William Allan Bardeen (born September 15, 1941 in Washington, Pennsylvania) is an American theoretical physicist at Fermi National Accelerator Laboratory.  He is the son of John Bardeen and Jane Maxwell Bardeen.

Biography
After graduating from Cornell University in 1962, Bardeen earned his Ph.D. Degree in Physics from the University of Minnesota in 1968. Following research appointments at Stony Brook University and the Institute for Advanced Study in Princeton, he was an Assistant and Associate Professor in the Physics Department at Stanford University. In 1975, Bardeen joined the staff of Fermi National Accelerator Laboratory where he has served as Head of the Theoretical Physics Department. From 1993 to 1994, he was Head of Theoretical Physics at the SSC Laboratory before its termination.

Bardeen is co-inventor of the theory of the axial vector current anomaly which is of foundational importance in modern theoretical physics.
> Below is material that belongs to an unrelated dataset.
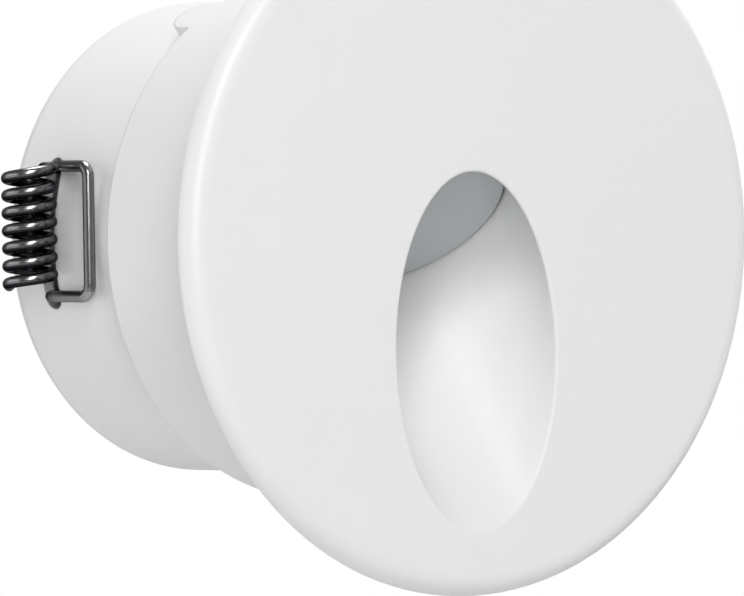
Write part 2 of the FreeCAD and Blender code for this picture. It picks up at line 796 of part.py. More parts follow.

He developed with Stephen L. Adler the "non-renormalization theorem" (known as the Adler–Bardeen theorem). He has played a major role in the development of perturbation theory for quantum chromodynamics, and dynamical approaches to electroweak symmetry breaking. Bardeen is considered one of the leading authorities on quantum field theory and its application to the phenomena of elementary particle physics.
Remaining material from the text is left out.